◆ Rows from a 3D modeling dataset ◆
::::::

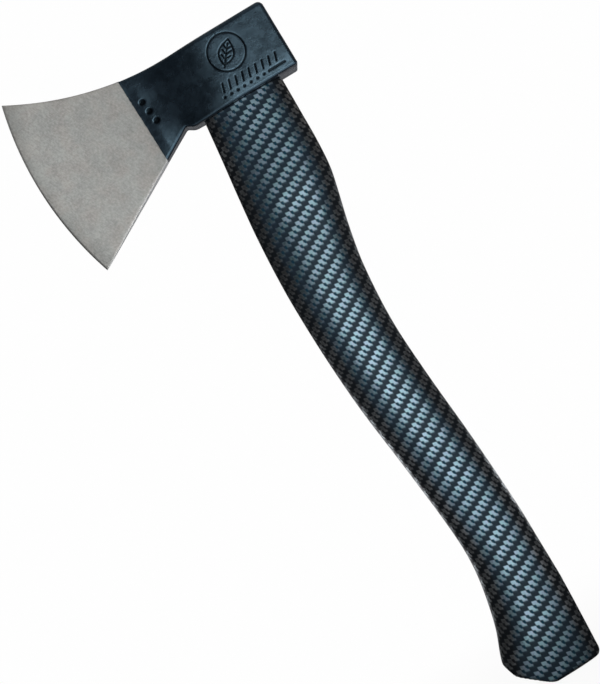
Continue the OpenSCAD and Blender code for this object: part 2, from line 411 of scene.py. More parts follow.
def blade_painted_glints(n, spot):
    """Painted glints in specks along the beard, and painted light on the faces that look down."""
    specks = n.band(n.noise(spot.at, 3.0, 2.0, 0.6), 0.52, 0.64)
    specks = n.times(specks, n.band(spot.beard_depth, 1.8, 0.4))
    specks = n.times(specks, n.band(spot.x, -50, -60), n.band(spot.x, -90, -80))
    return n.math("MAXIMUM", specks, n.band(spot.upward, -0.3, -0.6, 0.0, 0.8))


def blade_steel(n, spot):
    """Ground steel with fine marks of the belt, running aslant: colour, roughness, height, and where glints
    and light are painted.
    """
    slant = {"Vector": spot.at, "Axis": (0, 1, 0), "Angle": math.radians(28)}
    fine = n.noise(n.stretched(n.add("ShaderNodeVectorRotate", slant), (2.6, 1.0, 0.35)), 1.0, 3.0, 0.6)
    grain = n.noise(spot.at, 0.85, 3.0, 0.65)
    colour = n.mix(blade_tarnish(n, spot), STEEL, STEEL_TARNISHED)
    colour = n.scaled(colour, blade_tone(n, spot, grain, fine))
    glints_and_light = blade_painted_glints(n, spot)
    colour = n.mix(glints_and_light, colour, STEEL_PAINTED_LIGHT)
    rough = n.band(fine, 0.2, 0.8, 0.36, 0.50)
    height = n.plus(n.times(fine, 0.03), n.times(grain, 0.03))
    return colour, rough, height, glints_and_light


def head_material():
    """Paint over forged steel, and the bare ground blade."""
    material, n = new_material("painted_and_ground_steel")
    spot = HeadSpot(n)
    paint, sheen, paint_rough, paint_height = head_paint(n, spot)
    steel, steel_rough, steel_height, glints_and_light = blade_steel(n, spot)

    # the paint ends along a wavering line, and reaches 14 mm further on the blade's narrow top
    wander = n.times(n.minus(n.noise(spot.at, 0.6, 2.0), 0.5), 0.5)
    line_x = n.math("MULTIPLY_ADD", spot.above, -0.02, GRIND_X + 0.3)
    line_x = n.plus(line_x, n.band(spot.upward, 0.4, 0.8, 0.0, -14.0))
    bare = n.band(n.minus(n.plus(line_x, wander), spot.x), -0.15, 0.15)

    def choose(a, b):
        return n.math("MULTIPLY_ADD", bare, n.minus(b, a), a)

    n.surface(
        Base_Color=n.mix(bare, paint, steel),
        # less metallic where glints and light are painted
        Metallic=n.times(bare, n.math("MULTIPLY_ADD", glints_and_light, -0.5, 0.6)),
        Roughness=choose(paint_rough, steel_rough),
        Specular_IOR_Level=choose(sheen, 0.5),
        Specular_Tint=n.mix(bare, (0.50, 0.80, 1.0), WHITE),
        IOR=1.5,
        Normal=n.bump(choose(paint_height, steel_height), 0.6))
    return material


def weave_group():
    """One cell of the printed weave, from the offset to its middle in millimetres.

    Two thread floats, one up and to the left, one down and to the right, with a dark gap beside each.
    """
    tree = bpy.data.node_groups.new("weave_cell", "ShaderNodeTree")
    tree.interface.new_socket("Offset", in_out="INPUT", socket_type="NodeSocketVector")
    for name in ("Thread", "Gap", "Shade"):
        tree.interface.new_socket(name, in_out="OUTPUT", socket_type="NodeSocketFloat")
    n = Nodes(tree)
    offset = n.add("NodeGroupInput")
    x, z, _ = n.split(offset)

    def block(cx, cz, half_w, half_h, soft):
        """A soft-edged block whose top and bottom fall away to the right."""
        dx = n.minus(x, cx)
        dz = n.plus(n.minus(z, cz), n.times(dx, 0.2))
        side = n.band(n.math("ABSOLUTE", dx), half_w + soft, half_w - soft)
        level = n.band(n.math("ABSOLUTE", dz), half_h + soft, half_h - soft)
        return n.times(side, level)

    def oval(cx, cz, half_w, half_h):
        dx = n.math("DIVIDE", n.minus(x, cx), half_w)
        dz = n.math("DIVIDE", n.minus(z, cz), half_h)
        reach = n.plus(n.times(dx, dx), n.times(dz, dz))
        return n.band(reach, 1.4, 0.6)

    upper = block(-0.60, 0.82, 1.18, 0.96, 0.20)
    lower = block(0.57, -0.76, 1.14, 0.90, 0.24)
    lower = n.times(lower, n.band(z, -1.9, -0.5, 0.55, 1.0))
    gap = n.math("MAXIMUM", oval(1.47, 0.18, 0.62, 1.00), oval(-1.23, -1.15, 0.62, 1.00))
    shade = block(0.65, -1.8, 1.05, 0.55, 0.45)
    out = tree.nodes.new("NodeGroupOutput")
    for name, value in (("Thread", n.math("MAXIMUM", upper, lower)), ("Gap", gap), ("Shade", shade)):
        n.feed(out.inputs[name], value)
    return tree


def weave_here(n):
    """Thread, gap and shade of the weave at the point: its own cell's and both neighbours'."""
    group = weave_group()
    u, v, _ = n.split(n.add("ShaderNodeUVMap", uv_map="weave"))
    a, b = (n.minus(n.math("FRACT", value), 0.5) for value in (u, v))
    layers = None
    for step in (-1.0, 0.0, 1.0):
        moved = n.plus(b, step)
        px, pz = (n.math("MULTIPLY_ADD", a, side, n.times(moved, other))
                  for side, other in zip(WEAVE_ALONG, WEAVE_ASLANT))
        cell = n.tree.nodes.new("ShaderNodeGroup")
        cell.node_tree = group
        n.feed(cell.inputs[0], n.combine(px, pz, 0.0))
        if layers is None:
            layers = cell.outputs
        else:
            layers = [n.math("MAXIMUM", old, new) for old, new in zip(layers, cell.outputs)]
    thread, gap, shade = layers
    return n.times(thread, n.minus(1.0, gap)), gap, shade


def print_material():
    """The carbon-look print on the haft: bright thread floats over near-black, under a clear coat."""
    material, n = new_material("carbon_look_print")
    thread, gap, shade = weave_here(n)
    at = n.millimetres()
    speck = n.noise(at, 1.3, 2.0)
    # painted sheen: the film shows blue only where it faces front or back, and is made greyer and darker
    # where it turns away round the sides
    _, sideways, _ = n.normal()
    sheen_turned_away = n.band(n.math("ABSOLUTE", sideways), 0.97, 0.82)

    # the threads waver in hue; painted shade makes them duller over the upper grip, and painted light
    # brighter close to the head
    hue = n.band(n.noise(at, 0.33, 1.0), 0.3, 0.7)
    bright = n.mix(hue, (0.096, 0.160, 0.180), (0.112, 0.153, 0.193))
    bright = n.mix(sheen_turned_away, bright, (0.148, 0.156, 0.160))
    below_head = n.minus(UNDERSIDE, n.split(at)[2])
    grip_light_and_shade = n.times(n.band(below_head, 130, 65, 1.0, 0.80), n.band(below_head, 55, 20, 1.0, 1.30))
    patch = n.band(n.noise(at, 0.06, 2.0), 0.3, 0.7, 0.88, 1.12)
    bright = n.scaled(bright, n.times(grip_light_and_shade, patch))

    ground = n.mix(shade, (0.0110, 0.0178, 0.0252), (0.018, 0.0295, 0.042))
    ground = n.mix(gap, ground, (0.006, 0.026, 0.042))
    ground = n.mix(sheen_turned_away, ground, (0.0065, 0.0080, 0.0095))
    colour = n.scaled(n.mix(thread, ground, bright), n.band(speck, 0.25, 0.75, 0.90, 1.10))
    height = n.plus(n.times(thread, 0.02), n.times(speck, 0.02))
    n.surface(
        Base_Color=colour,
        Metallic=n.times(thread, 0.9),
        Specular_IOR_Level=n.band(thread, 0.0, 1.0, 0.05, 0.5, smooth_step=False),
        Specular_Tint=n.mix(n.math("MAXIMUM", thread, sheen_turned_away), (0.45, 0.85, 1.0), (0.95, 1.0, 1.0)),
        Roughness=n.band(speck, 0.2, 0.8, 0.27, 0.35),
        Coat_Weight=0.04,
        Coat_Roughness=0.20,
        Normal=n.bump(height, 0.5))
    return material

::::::

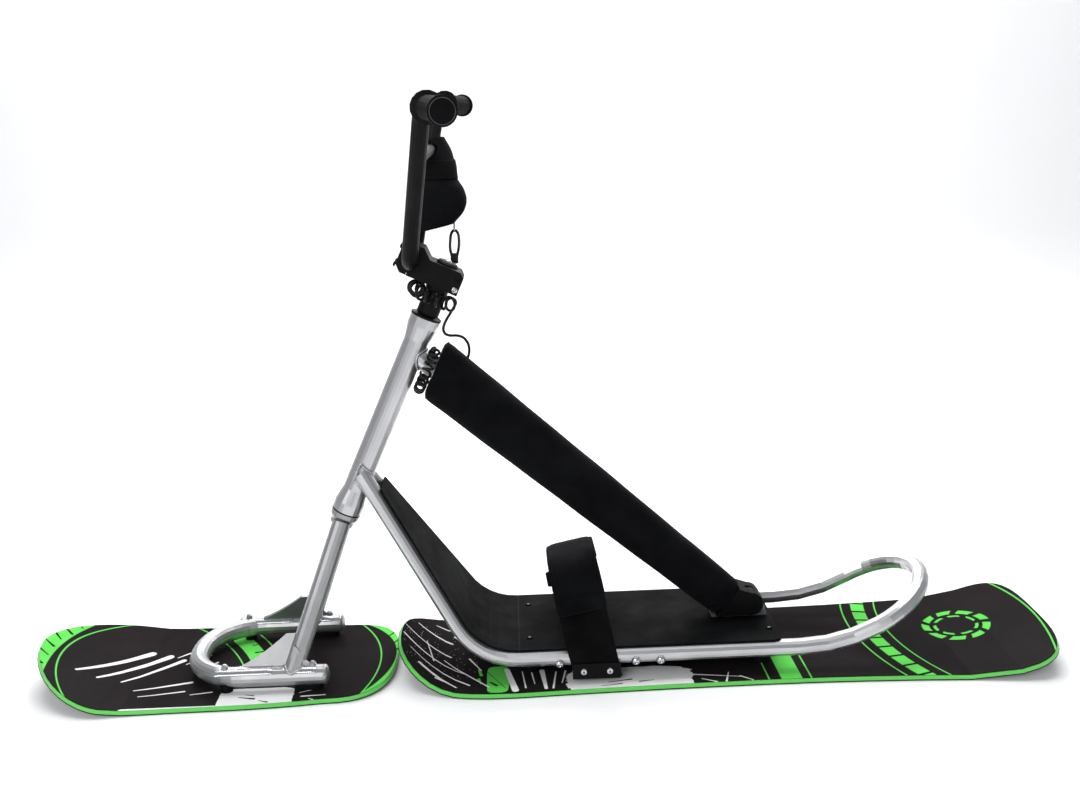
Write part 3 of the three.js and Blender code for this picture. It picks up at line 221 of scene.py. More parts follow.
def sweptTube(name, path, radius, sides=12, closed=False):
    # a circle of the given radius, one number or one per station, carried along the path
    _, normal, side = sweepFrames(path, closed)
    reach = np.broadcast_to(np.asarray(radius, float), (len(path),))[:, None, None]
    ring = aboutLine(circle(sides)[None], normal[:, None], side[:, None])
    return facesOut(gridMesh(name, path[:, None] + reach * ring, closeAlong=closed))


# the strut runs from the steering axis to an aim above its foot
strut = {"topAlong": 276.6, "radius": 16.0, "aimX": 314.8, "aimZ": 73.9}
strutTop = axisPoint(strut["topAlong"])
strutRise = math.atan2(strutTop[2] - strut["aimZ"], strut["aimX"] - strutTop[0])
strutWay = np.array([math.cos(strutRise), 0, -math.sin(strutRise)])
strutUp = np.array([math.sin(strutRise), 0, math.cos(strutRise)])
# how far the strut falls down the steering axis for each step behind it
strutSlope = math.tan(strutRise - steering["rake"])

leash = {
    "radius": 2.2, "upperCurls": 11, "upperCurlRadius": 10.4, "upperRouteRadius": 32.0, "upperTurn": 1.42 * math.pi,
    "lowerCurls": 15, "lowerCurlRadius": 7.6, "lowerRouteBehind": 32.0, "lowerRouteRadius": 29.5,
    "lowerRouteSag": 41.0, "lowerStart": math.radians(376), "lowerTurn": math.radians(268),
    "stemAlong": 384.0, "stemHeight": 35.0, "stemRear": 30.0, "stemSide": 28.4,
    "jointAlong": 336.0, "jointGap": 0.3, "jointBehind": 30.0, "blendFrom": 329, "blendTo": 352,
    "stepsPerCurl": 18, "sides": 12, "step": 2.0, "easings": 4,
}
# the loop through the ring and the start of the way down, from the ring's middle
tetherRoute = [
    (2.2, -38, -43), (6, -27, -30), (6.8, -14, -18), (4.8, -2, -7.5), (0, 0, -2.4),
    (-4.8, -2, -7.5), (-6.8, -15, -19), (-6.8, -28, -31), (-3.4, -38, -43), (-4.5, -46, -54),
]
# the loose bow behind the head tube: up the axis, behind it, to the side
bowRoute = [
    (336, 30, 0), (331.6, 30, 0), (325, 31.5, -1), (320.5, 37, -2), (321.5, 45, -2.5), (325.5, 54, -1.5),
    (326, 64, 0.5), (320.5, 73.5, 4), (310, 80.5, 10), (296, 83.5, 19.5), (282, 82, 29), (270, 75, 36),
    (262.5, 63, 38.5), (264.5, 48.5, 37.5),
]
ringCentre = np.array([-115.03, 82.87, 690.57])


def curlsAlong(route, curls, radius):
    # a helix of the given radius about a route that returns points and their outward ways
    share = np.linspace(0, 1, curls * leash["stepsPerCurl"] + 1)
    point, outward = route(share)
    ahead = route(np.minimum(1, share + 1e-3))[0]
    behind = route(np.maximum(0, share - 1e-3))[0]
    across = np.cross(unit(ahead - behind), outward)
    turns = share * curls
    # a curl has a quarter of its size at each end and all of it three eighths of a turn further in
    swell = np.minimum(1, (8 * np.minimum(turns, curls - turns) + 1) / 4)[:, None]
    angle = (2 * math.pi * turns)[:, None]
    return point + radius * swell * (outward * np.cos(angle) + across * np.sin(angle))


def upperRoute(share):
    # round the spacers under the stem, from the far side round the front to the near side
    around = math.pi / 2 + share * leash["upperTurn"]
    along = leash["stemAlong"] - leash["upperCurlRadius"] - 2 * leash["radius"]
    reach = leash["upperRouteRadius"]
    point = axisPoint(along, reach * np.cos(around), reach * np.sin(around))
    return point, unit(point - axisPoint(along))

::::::

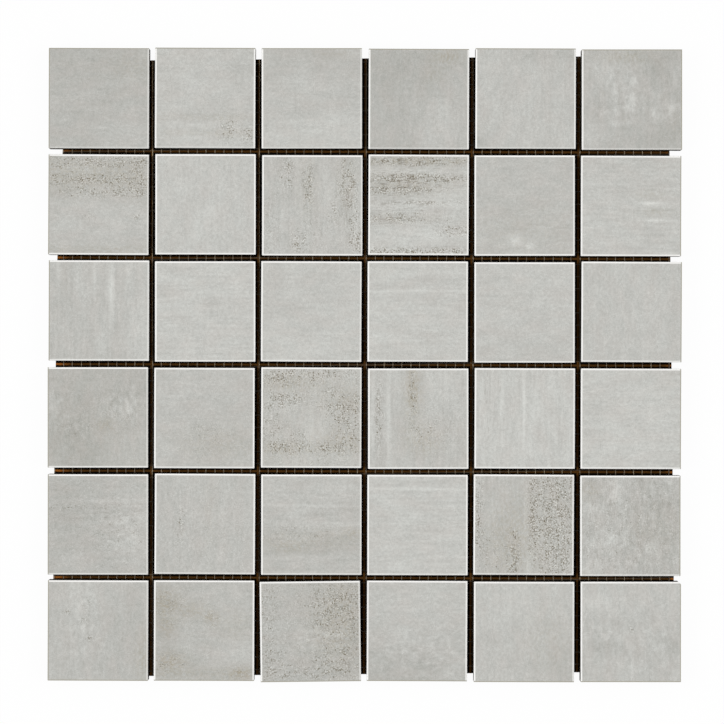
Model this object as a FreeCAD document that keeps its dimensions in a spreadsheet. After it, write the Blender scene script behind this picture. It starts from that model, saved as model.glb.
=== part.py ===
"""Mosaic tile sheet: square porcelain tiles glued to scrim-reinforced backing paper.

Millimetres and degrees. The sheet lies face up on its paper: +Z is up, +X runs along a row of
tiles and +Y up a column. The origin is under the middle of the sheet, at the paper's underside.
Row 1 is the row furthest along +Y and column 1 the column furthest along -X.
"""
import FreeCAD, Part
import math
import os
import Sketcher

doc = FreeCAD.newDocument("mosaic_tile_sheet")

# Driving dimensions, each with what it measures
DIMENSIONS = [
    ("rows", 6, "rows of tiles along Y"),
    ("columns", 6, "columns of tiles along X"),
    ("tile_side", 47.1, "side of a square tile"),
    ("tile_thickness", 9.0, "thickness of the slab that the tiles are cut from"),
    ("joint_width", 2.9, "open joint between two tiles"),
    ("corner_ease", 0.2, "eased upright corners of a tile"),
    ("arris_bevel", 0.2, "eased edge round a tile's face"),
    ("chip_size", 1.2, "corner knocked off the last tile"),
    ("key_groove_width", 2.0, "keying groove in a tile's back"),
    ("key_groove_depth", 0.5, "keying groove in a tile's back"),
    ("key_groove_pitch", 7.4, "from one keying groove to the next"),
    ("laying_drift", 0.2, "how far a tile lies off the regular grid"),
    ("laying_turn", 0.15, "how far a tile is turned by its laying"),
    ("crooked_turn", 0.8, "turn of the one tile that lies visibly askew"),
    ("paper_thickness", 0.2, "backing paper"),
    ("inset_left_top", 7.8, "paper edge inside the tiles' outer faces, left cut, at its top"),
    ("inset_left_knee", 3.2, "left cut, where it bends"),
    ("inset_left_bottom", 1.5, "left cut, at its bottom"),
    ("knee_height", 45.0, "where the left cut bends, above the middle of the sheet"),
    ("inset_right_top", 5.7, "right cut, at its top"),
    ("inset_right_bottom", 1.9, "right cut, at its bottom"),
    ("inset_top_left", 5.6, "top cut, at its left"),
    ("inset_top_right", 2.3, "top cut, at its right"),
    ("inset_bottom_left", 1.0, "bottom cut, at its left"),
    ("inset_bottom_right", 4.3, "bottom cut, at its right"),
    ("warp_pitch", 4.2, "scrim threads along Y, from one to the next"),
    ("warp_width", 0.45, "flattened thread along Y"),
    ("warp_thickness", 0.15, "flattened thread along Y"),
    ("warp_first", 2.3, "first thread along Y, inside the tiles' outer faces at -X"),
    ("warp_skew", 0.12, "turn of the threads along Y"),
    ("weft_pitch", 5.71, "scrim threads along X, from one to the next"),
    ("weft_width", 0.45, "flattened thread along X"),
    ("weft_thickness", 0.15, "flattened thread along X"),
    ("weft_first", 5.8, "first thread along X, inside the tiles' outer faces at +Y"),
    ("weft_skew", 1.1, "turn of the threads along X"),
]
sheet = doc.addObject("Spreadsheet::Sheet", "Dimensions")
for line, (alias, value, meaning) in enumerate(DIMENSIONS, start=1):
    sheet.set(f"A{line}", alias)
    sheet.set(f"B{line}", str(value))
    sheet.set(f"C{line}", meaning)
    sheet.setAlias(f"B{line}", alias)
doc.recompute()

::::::

◆ What this task involves ◆
Write down exactly the span of lines above from the one containing "Model this object" to the one containing "scrim-reinforced backing paper.", both ends included.

◆ Output for this exercise ◆
Model this object as a FreeCAD document that keeps its dimensions in a spreadsheet. After it, write the Blender scene script behind this picture. It starts from that model, saved as model.glb.
=== part.py ===
"""Mosaic tile sheet: square porcelain tiles glued to scrim-reinforced backing paper.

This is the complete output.